Cuanto más rico es un país, más variado y refinado es el catálogo de regalos de fin de año. Las sugerencias que aparecen en las revistas españolas en estas semanas pueden deparar más de una sorpresa. Entre las ofertas del año pasado recuerdo especialmente un “Archivo de corchos”, así creo que lo llamaban, donde el interesado podía guardar los de los vinos que más le gustaron, junto al registro de la fecha en que los bebió, los nombres de las personas que lo acompañaron y, naturalmente, detalles precisos acerca del sabor, color, cuerpo y aroma. Era del tamaño de un cuaderno y costaba la bonita suma de 120 euros, casi lo mismo que un reproductor de DVD.
Un regalo solidario
La fenomenología del regalo se enriqueció días atrás con un soberbio chiste de Forges aparecido en el diario madrileño El País. Sobre un estante vacío, el cartel de promoción decía: “Regale nada en absoluto. Sólo por 1.500 euros”. El diálogo de los dos personajes que aparecían al costado completaban el tono metafísico del mensaje. El potencial comprador preguntaba: “¿Es digital o analógico?”. La respuesta del vendedor no desentonaba: “Ni sí, ni no”. Conclusión del comprador: “Fascinante”.
Lo traigo a colación porque, para mí, el chiste de Forges es casi tan revelador como una sesuda investigación de mercado acerca de las actitudes de los compradores de regalos, y no sólo en la afluente España actual.
Por un lado, confirma que cada vez es más difícil elegir un regalo, pese a aportes tan originales como el “Archivo de corchos”, y por otro, que el precio es esencial, tanto o más importante que el objeto. Nadie quiere recibir algo barato, o que lo parezca.
Pero creo que todavía hay cosas más mucho más concretas, menos costosas y hasta más originales para regalar que la sugerida por Forges. Por ejemplo, un libro. Parece un objeto familiar, pero resulta extraño en la mayoría de los hogares. Un vestigio de la apagada Galaxia Gutenberg. Una investigación que acaba de difundirse reveló que, en nuestro país, más de la mitad de la gente admitió no haber leído un solo libro este año. Sin embargo, como regalo, un libro dura más que una corbata y un perfume, y entona el espíritu mejor que un licor.
Una variante que acaba de ocurrírseme para sugerir a los publicitarios, es regalar lo que mejor saben hacer: un aviso. No un aviso como el que en los buenos tiempos solían publicar en los medios masivos con la firma de su agencia como broche de oro de un año inolvidable. Me refiero a un aviso solidario.

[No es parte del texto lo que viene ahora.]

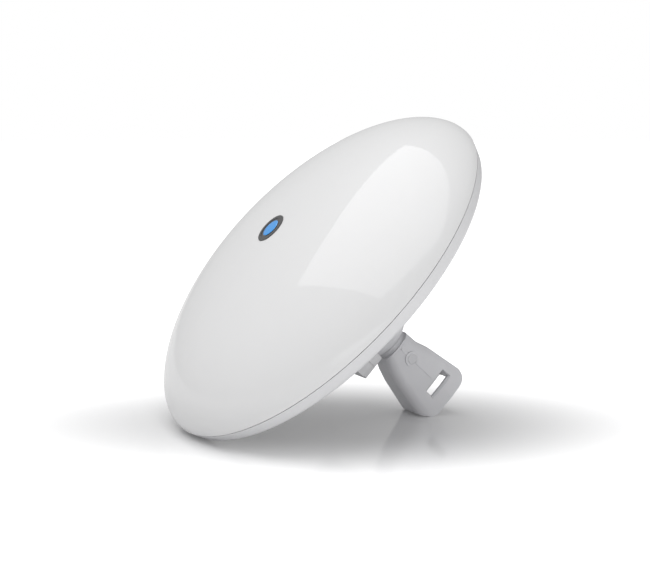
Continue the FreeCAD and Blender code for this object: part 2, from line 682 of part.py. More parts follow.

Un aviso para una causa de bien público. No es una novedad absoluta; durante la década del ’70, la revista semanal Mercado tomó la iniciativa de poner a disposición de los publicitarios, durante los meses de verano, una página por número y por agencia, para que publicaran un aviso en favor de una causa de bien público elegida por la publicación. Tuvo mucho éxito y, afortunadamente, fue imitada.
Lo que se sugiere hoy es algo diferente. Más recatado, menos público, pero también más servicial. Sólo hay que escoger una fundación, la parroquia más cercana, o la ONG de preferencia, contactarla, enterarse de sus problemas y regalarle un aviso para que pueda utilizarlo en la difusión de sus acciones, cada vez que consigue un espacio en un medio gráfico o radial.
En rigor, la sugerencia no está limitada a las agencias; también los anunciantes pueden plegarse a ella, en su caso encargando a sus agencias la creación del mensaje. Los que aprueben la idea hasta podrían auspiciar su publicación.
Regalar un aviso. Los interesados aún están a tiempo: el plazo vence recién el 6 de enero, día de Reyes. Pero podría extenderse a los meses subsiguientes. Lo realmente importante no es el imperativo del calendario ; para el ejercicio de la solidaridad, como decía un entrañable programa de televisión de los años ’60 o ’70, “todo el año es Navidad”.